Current guidance from the NIST Cybersecurity Framework 2.0 treats identity and access governance as an ongoing operational capability, not a periodic checkbox. NHIMG research shows why that distinction is not academic: the Ultimate Guide to NHIs notes that only 5.7% of organisations have full visibility into their service accounts, while 71% of NHIs are not rotated within recommended time frames. In practice, many security teams encounter control failures only after a failed audit, a secrets incident, or an investigation into unexplained production access, rather than through intentional NHI governance.

How It Works in Practice

Compliance automation usually covers what it can enumerate: employees, contractors, approved applications, and a subset of cloud resources. It breaks when the workflow assumes every identity has a named owner, a formal review cadence, and a clean joiner-mover-leaver record. Non-human identities do not fit that model. They are often created by platforms, embedded in code, issued by pipelines, or inherited by services that outlive the original business justification.

Operationally, the fix is to extend governance from human-centric recertification to identity lifecycle controls that detect, classify, and continuously evaluate NHIs. That means mapping every service account, token, and certificate to a system owner and a purpose, then proving whether the credential is still needed, when it was last rotated, and where it is used. The Lifecycle Processes for Managing NHIs guidance from NHIMG is especially useful here because it frames governance around creation, rotation, revocation, and offboarding rather than around static inventory alone.

  • Classify NHIs separately from human users so compliance rules do not stop at directory accounts.
  • Link each secret or certificate to a business service, technical owner, and expiration policy.
  • Automate evidence capture for rotation, review, and revocation events instead of relying on screenshots or quarterly attestations.
  • Use continuous discovery to find orphaned credentials in code, CI/CD systems, and infrastructure templates.

Where available, policy should evaluate NHI state at runtime, not only during an audit window.
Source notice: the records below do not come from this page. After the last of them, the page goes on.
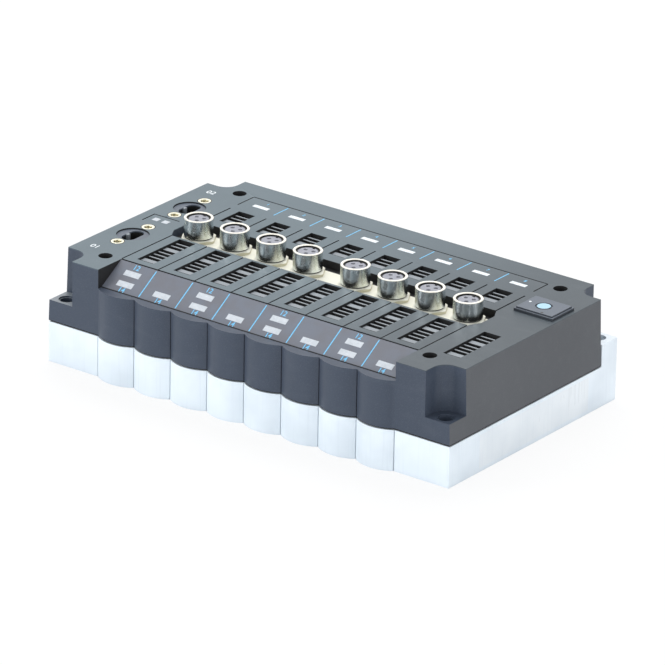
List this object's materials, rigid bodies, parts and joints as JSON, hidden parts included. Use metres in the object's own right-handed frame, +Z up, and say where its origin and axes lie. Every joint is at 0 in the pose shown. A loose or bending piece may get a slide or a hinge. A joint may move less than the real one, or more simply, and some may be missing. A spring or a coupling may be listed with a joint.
{
  "type": "pneumatic valve island",
  "caption": "Valve island of valve slices between end plates, with an electronics cover, round sensor sockets, oval cable sockets and threaded air ports.",
  "frame": {"origin": "centre of the footprint on the mounting surface", "axes": "+X along the row of slices towards the interface cap, +Y to the rear face with the work ports, +Z up away from the mounting surface"},
  "size_m": [0.1514, 0.0882, 0.0404],
  "materials": {
    "base_aluminium": "satin cast and machined, off-white",
    "spool_aluminium": "turned",
    "brass": "turned",
    "spring_steel": "wire",
    "armature_steel": "ground",
    "seal_rubber": "matte",
    "screw_steel": "zinc plated",
    "coil_plastic": "moulded",
    "cover_plastic": "fine spark texture, blue-grey",
    "lamp_plastic": "milky",
    "carrier_plastic": "cream",
    "socket_nickel": "nickel plated, turned",
    "insert_plastic": "moulded",
    "board_laminate": "lacquered",
    "cable_socket_plastic": "moulded",
    "cap_plastic": "moulded, blue-grey"
  },
  "bodies": {
    "island": {"armature_springs": "spring_steel", "bore_plugs": "brass", "bus_socket": "cable_socket_plastic", "circuit_board": "board_laminate", "connector_carrier": "carrier_plastic", "contact_inserts": "insert_plastic", "cover": "cover_plastic", "cover_screws": "screw_steel", "cover_seal": "seal_rubber", "end_plate_left": "base_aluminium", "end_plate_right": "base_aluminium", "front_lamp_windows": "lamp_plastic", "interface_cap": "cap_plastic", "pilot_solenoids": "coil_plastic", "power_socket": "cable_socket_plastic", "return_spring_2": "spring_steel", "return_spring_4": "spring_steel", "return_spring_6": "spring_steel", "return_spring_8": "spring_steel", "sensor_socket_1": "socket_nickel", "sensor_socket_2": "socket_nickel", "sensor_socket_3": "socket_nickel", "sensor_socket_4": "socket_nickel", "sensor_socket_5": "socket_nickel", "sensor_socket_6": "socket_nickel", "sensor_socket_7": "socket_nickel", "sensor_socket_8": "socket_nickel", "slice_seals": "seal_rubber", "threaded_inserts": "brass", "tie_screws": "screw_steel", "top_lamp_windows": "lamp_plastic", "valve_slice_1": "base_aluminium", "valve_slice_2": "base_aluminium", "valve_slice_3": "base_aluminium", "valve_slice_4": "base_aluminium", "valve_slice_5": "base_aluminium", "valve_slice_6": "base_aluminium", "valve_slice_7": "base_aluminium", "valve_slice_8": "base_aluminium"},
    "spool_1": {"spool_1": "spool_aluminium"},
    "spool_2": {"spool_2": "spool_aluminium"},
    "spool_3": {"spool_3": "spool_aluminium"},
    "spool_4": {"spool_4": "spool_aluminium"},
    "spool_5": {"spool_5": "spool_aluminium"},
    "spool_6": {"spool_6": "spool_aluminium"},
    "spool_7": {"spool_7": "spool_aluminium"},
    "spool_8": {"spool_8": "spool_aluminium"},
    "armature_12_1": {"armature_12_1": "armature_steel"},
    "armature_12_3": {"armature_12_3": "armature_steel"},
    "armature_12_5": {"armature_12_5": "armature_steel"},
    "armature_12_7": {"armature_12_7": "armature_steel"},
    "armature_14_1": {"armature_14_1": "armature_steel"},
    "armature_14_2": {"armature_14_2": "armature_steel"},
    "armature_14_3": {"armature_14_3": "armature_steel"},
    "armature_14_4": {"armature_14_4": "armature_steel"},
    "armature_14_5": {"armature_14_5": "armature_steel"},
    "armature_14_6": {"armature_14_6": "armature_steel"},
    "armature_14_7": {"armature_14_7": "armature_steel"},
    "armature_14_8": {"armature_14_8": "armature_steel"}
  },
  "joints": [
    {"name": "spool_1_shift", "type": "slide", "parent": "island", "child": "spool_1", "axis": [0, 1, 0], "range_m": [0, 0.00375]},
    {"name": "spool_2_shift", "type": "slide", "parent": "island", "child": "spool_2", "axis": [0, 1, 0], "range_m": [0, 0.00375], "stiffness_N_per_m": 500, "deforming": ["return_spring_2"]},
    {"name": "spool_3_shift", "type": "slide", "parent": "island", "child": "spool_3", "axis": [0, 1, 0], "range_m": [0, 0.00375]},
    {"name": "spool_4_shift", "type": "slide", "parent": "island", "child": "spool_4", "axis": [0, 1, 0], "range_m": [0, 0.00375], "stiffness_N_per_m": 500, "deforming": ["return_spring_4"]},
    {"name": "spool_5_shift", "type": "slide", "parent": "island", "child": "spool_5", "axis": [0, 1, 0], "range_m": [0, 0.00375]},
    {"name": "spool_6_shift", "type": "slide", "parent": "island", "child": "spool_6", "axis": [0, 1, 0], "range_m": [0, 0.00375], "stiffness_N_per_m": 500, "deforming": ["return_spring_6"]},
    {"name": "spool_7_shift", "type": "slide", "parent": "island", "child": "spool_7", "axis": [0, 1, 0], "range_m": [0, 0.00375]},
    {"name": "spool_8_shift", "type": "slide", "parent": "island", "child": "spool_8", "axis": [0, 1, 0], "range_m": [0, 0.00375], "stiffness_N_per_m": 500, "deforming": ["return_spring_8"]},
    {"name": "armature_12_1_lift", "type": "slide", "parent": "island", "child": "armature_12_1", "axis": [0, 0, 1], "range_m": [0, 0.0006], "stiffness_N_per_m": 300, "deforming": ["armature_springs"]},
    {"name": "armature_12_3_lift", "type": "slide", "parent": "island", "child": "armature_12_3", "axis": [0, 0, 1], "range_m": [0, 0.0006], "stiffness_N_per_m": 300, "deforming": ["armature_springs"]},
    {"name": "armature_12_5_lift", "type": "slide", "parent": "island", "child": "armature_12_5", "axis": [0, 0, 1], "range_m": [0, 0.0006], "stiffness_N_per_m": 300, "deforming": ["armature_springs"]},
    {"name": "armature_12_7_lift", "type": "slide", "parent": "island", "child": "armature_12_7", "axis": [0, 0, 1], "range_m": [0, 0.0006], "stiffness_N_per_m": 300, "deforming": ["armature_springs"]},
    {"name": "armature_14_1_lift", "type": "slide", "parent": "island", "child": "armature_14_1", "axis": [0, 0, 1], "range_m": [0, 0.0006], "stiffness_N_per_m": 300, "deforming": ["armature_springs"]},
    {"name": "armature_14_2_lift", "type": "slide", "parent": "island", "child": "armature_14_2", "axis": [0, 0, 1], "range_m": [0, 0.0006], "stiffness_N_per_m": 300, "deforming": ["armature_springs"]},
    {"name": "armature_14_3_lift", "type": "slide", "parent": "island", "child": "armature_14_3", "axis": [0, 0, 1], "range_m": [0, 0.0006], "stiffness_N_per_m": 300, "deforming": ["armature_springs"]},
    {"name": "armature_14_4_lift", "type": "slide", "parent": "island", "child": "armature_14_4", "axis": [0, 0, 1], "range_m": [0, 0.0006], "stiffness_N_per_m": 300, "deforming": ["armature_springs"]},
    {"name": "armature_14_5_lift", "type": "slide", "parent": "island", "child": "armature_14_5", "axis": [0, 0, 1], "range_m": [0, 0.0006], "stiffness_N_per_m": 300, "deforming": ["armature_springs"]},
    {"name": "armature_14_6_lift", "type": "slide", "parent": "island", "child": "armature_14_6", "axis": [0, 0, 1], "range_m": [0, 0.0006], "stiffness_N_per_m": 300, "deforming": ["armature_springs"]},
    {"name": "armature_14_7_lift", "type": "slide", "parent": "island", "child": "armature_14_7", "axis": [0, 0, 1], "range_m": [0, 0.0006], "stiffness_N_per_m": 300, "deforming": ["armature_springs"]},
    {"name": "armature_14_8_lift", "type": "slide", "parent": "island", "child": "armature_14_8", "axis": [0, 0, 1], "range_m": [0, 0.0006], "stiffness_N_per_m": 300, "deforming": ["armature_springs"]}
  ]
}
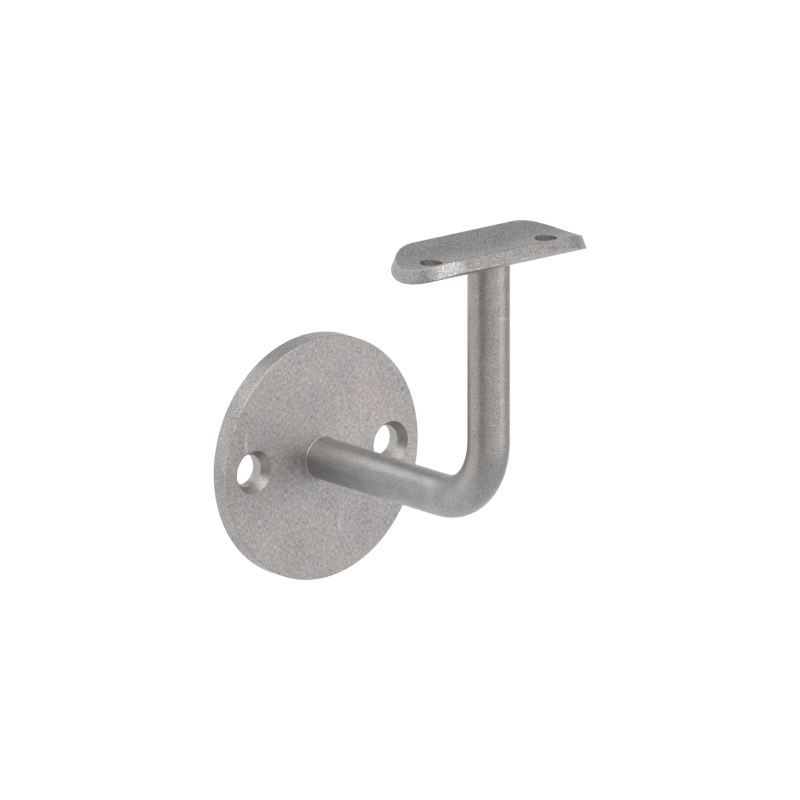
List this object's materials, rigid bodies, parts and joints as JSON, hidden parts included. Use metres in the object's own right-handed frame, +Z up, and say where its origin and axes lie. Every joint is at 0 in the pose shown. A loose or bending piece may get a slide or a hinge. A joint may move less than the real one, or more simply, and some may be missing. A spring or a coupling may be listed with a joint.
{
  "type": "handrail bracket",
  "caption": "Wall bracket for a round handrail: a round screw plate, a bent rod and a curved saddle that is screwed to the rail from below.",
  "frame": {"origin": "centre of the wall plate's back face, where it meets the wall", "axes": "+Y into the wall, +X along the rail, +Z up; the bracket reaches out from the wall along -Y"},
  "size_m": [0.07, 0.092, 0.1132],
  "materials": {
    "plate_steel": "mill grain, unpolished, with a fine upright grain and faint cloudy patches",
    "rod_steel": "drawn bar, satin, with faint scratches",
    "weld_steel": "weld ground flush",
    "saddle_steel": "smooth in the seat, grainy on the cut edge"
  },
  "bodies": {
    "root": {"wall_plate": "plate_steel", "bent_rod": "rod_steel", "plate_weld": "weld_steel", "rail_saddle": "saddle_steel"}
  },
  "joints": []
}
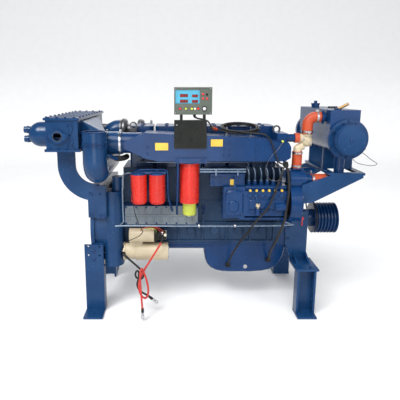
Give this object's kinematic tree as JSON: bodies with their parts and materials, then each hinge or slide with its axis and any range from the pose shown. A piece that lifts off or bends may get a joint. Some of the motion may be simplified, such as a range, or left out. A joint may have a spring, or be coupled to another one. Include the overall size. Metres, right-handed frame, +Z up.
{
  "type": "marine diesel engine",
  "caption": "In-line marine diesel engine on four legs, with intercooler, header tank heat exchanger, injection pump, filters, starter, V-belt pulley and instrument panel.",
  "frame": {"origin": "crankshaft axis at the flywheel housing face", "axes": "+X along the crankshaft towards the pulley end, +Z up, -Y towards the injection pump side"},
  "size_m": [1.9536, 0.8818, 1.3665],
  "materials": {
    "marine_blue": "gloss",
    "pale_blue": "gloss",
    "cast_grey": "satin",
    "steel": "satin",
    "dark_steel": "satin",
    "aluminium_cast": "matt",
    "filter_red": "gloss",
    "hose_orange": "satin",
    "cream": "satin",
    "black_paint": "satin",
    "panel_grey": "satin",
    "black_rubber": "satin",
    "cable_red": "satin",
    "brass": "satin",
    "button_red": "gloss",
    "button_green": "gloss",
    "button_cream": "gloss"
  },
  "bodies": {
    "engine": {"engine_block": "cast_grey", "cylinder_heads": "marine_blue", "rocker_covers": "marine_blue", "valve_gear": "steel", "pistons": "aluminium_cast", "connecting_rods": "dark_steel", "timing_case": "marine_blue", "oil_pan": "marine_blue", "flywheel_housing": "pale_blue", "legs": "pale_blue", "front_supports": "pale_blue", "intake_manifold": "marine_blue", "exhaust_manifold": "marine_blue", "turbo_housing": "cast_grey", "intercooler": "pale_blue", "charge_hose": "pale_blue", "air_elbow": "pale_blue", "cooler_bracket": "pale_blue", "exchanger": "marine_blue", "exchanger_caps": "pale_blue", "shelf_bracket": "pale_blue", "coolant_hoses": "hose_orange", "hose_clamps": "steel", "thermostat_housing": "cream", "coolant_pump": "marine_blue", "oil_filters": "filter_red", "fuel_filter": "filter_red", "filter_heads": "marine_blue", "injection_pump": "cast_grey", "fuel_pipes": "steel", "starter_motor": "cream", "alternator": "aluminium_cast", "drive_belt": "black_rubber", "lifting_eyes": "dark_steel", "panel_bracket": "black_paint", "panel_box": "panel_grey", "instrument_coil": "black_rubber", "harness": "black_rubber", "red_cable": "cable_red", "black_cable": "black_rubber"},
    "crank": {"crankshaft": "dark_steel", "flywheel": "dark_steel", "crank_pulley": "marine_blue"},
    "cam": {"camshaft": "dark_steel"},
    "pump_drive": {"pump_shaft": "dark_steel"},
    "coolant_impeller": {"coolant_rotor": "dark_steel"},
    "turbo_wheel": {"turbo_rotor": "steel"},
    "alternator_pulley": {"alternator_rotor": "dark_steel"},
    "filler_lid": {"filler_cap": "marine_blue"},
    "stick": {"dipstick": "brass"},
    "pinion": {"starter_pinion": "steel"},
    "throttle": {"throttle_lever": "steel"},
    "primer_knob": {"primer": "cream"},
    "cock": {"drain_cock": "button_red"},
    "key": {"key_switch": "steel"},
    "push_1": {"button_1": "button_red"},
    "push_2": {"button_2": "button_green"},
    "push_3": {"button_3": "button_green"},
    "push_4": {"button_4": "button_cream"},
    "push_5": {"button_5": "button_red"}
  },
  "joints": [
    {"name": "crank_spin", "type": "hinge", "parent": "engine", "child": "crank", "pos_m": [0.6, 0, 0], "axis": [1, 0, 0], "continuous": true},
    {"name": "cam_spin", "type": "hinge", "parent": "engine", "child": "cam", "pos_m": [0.6, -0.09198, 0.11079], "axis": [1, 0, 0], "continuous": true},
    {"name": "pump_spin", "type": "hinge", "parent": "engine", "child": "pump_drive", "pos_m": [1, -0.27, 0.18272], "axis": [1, 0, 0], "continuous": true},
    {"name": "coolant_spin", "type": "hinge", "parent": "engine", "child": "coolant_impeller", "pos_m": [1.2, -0.28078, 0.31668], "axis": [1, 0, 0], "continuous": true},
    {"name": "alternator_spin", "type": "hinge", "parent": "engine", "child": "alternator_pulley", "pos_m": [1.422, 0.21608, 0.1898], "axis": [1, 0, 0], "continuous": true},
    {"name": "turbo_spin", "type": "hinge", "parent": "engine", "child": "turbo_wheel", "pos_m": [0.16016, 0.20153, 0.56608], "axis": [1, 0, 0], "continuous": true},
    {"name": "filler_lift", "type": "slide", "parent": "engine", "child": "filler_lid", "axis": [0, 0, 1], "range_m": [0, 0.06]},
    {"name": "dipstick_pull", "type": "slide", "parent": "engine", "child": "stick", "axis": [0, 0, 1], "range_m": [0, 0.12]},
    {"name": "pinion_throw", "type": "slide", "parent": "engine", "child": "pinion", "axis": [-1, 0, 0], "range_m": [0, 0.024], "stiffness_N_per_m": 200, "springref_m": -0.01},
    {"name": "throttle_turn", "type": "hinge", "parent": "engine", "child": "throttle", "pos_m": [0.85, -0.344, 0.24183], "axis": [0, 1, 0], "range_deg": [0, 40], "stiffness_Nm_per_rad": 1, "springref_deg": -22.92},
    {"name": "primer_push", "type": "slide", "parent": "engine", "child": "primer_knob", "axis": [0, 0, -1], "range_m": [0, 0.01], "stiffness_N_per_m": 300, "springref_m": -0.005},
    {"name": "cock_turn", "type": "hinge", "parent": "engine", "child": "cock", "pos_m": [1.263, -0.282, 0.08072], "axis": [1, 0, 0], "range_deg": [0, 90]},
    {"name": "key_turn", "type": "hinge", "parent": "engine", "child": "key", "pos_m": [0.6715, -0.344, 0.72946], "axis": [0, 1, 0], "range_deg": [0, 90]},
    {"name": "button_1_press", "type": "slide", "parent": "engine", "child": "push_1", "axis": [0, 1, 0], "range_m": [0, 0.0015], "stiffness_N_per_m": 400, "springref_m": -0.001},
    {"name": "button_2_press", "type": "slide", "parent": "engine", "child": "push_2", "axis": [0, 1, 0], "range_m": [0, 0.0015], "stiffness_N_per_m": 400, "springref_m": -0.001},
    {"name": "button_3_press", "type": "slide", "parent": "engine", "child": "push_3", "axis": [0, 1, 0], "range_m": [0, 0.0015], "stiffness_N_per_m": 400, "springref_m": -0.001},
    {"name": "button_4_press", "type": "slide", "parent": "engine", "child": "push_4", "axis": [0, 1, 0], "range_m": [0, 0.0015], "stiffness_N_per_m": 400, "springref_m": -0.001},
    {"name": "button_5_press", "type": "slide", "parent": "engine", "child": "push_5", "axis": [0, 1, 0], "range_m": [0, 0.0015], "stiffness_N_per_m": 400, "springref_m": -0.001}
  ],
  "couplings": [
    {"joint": "cam_spin", "follows": "crank_spin", "ratio": -0.5},
    {"joint": "pump_spin", "follows": "crank_spin", "ratio": 0.5},
    {"joint": "coolant_spin", "follows": "crank_spin", "ratio": -1.25},
    {"joint": "alternator_spin", "follows": "crank_spin", "ratio": 2.7667}
  ]
}
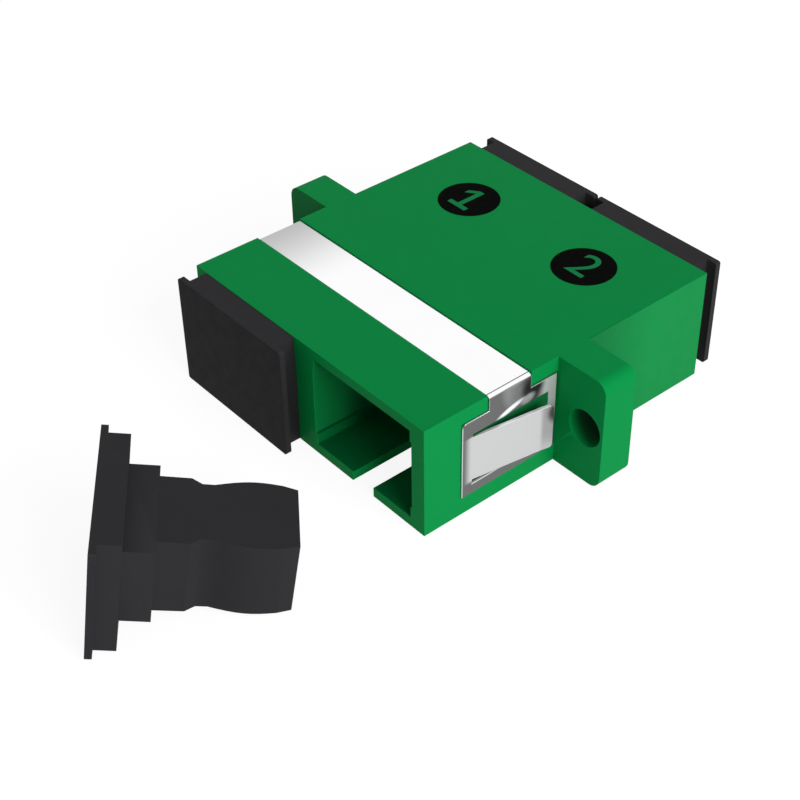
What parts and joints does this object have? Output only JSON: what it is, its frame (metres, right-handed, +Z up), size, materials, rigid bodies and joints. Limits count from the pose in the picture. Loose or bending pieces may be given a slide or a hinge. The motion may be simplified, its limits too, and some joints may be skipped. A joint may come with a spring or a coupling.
{
  "type": "duplex fibre optic adapter",
  "caption": "Duplex square-port fibre optic adapter with a screw flange, a folded spring clip for a panel cut-out, inner latches and split sleeves, and black dust caps, one taken off.",
  "frame": {"origin": "Midway between the two screw holes, on the front face of the flange ears.", "axes": "+X to the right seen from the front ports, +Y from the front ports to the rear ones, +Z up out of the face with the clip's strip."},
  "size_m": [0.0352, 0.0538, 0.0095],
  "materials": {
    "housing_plastic": "green moulded plastic, fine satin surface",
    "clip_steel": "bright spring steel sheet, smooth",
    "latch_plastic": "green moulded plastic, plain",
    "sleeve_ceramic": "white fired ceramic, ground smooth",
    "cap_plastic": "soft black moulded plastic, matt"
  },
  "bodies": {
    "adapter": {"housing": "housing_plastic", "panel_clip": "clip_steel", "front_latch_left": "latch_plastic", "front_latch_right": "latch_plastic", "rear_latch_left": "latch_plastic", "rear_latch_right": "latch_plastic", "sleeve_left": "sleeve_ceramic", "sleeve_right": "sleeve_ceramic", "dust_cap_taken_off": "cap_plastic"},
    "front_left_cap": {"dust_cap_front_left": "cap_plastic"},
    "rear_left_cap": {"dust_cap_rear_left": "cap_plastic"},
    "rear_right_cap": {"dust_cap_rear_right": "cap_plastic"}
  },
  "joints": [
    {"name": "front_left_cap_slide", "type": "slide", "parent": "adapter", "child": "front_left_cap", "axis": [0, -1, 0], "range_m": [0, 0.012]},
    {"name": "rear_left_cap_slide", "type": "slide", "parent": "adapter", "child": "rear_left_cap", "axis": [0, 1, 0], "range_m": [0, 0.012]},
    {"name": "rear_right_cap_slide", "type": "slide", "parent": "adapter", "child": "rear_right_cap", "axis": [0, 1, 0], "range_m": [0, 0.012]}
  ]
}
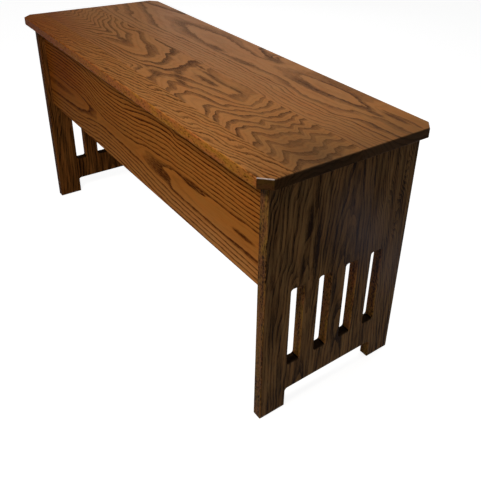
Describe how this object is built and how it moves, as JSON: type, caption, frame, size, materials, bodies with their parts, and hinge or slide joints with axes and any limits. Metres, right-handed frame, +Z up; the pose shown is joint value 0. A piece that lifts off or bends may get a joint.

This is consistent with the direction of the NIST Cybersecurity Framework 2.0, which emphasises continuous governance and risk management. These controls tend to break down in fast-moving CI/CD environments because credentials are created and propagated faster than compliance tooling can inventory them.

Common Variations and Edge Cases

Tighter compliance coverage often increases administrative overhead, requiring organisations to balance evidence quality against pipeline speed and platform friction. That tradeoff is real, especially where legacy systems, shared accounts, or third-party integrations make full NHI attribution difficult. Best practice is evolving, and there is no universal standard for every environment yet.

One common edge case is ephemeral access in automation jobs. If the control design assumes long-lived accounts, JIT-issued tokens and short-lived certificates may be misclassified as exceptions, even though they are healthier than static secrets. Another is vendor-managed or externally hosted workloads, where the organisation may not control issuance or rotation directly but still owns the risk. In those cases, compliance automation should track compensating controls, contract terms, and telemetry from surrounding systems rather than waiting for perfect internal ownership records.

NHIMG’s Top 10 NHI Issues is a useful reminder that visibility, rotation, and excessive privilege often fail together, not separately. The practical goal is not to force every NHI into a human-style review queue, but to ensure no credential exists outside measurable governance. In highly dynamic platforms, compliance automation breaks down when controls are tied to static identity records instead of the actual systems issuing and using the secrets.

Standards & Framework Alignment

This section maps relevant standards and security frameworks to the operational risks and controls described in this guidance.

OWASP Non-Human Identity Top 10 address the attack and risk surface, while NIST CSF 2.0 and NIST CSF 2.0 set the governance and control requirements practitioners need to meet.

Framework Control / Reference Relevance
OWASP Non-Human Identity Top 10 NHI-03 Addresses weak NHI credential rotation and lifecycle control.
NIST CSF 2.0 PR.AC-1 Identity governance must include non-human accounts and secrets.
NIST CSF 2.0 GV.RM-2 Risk decisions need complete identity coverage to stay credible.

Extend access governance so NHIs are inventoried, owned, and reviewed like other critical identities.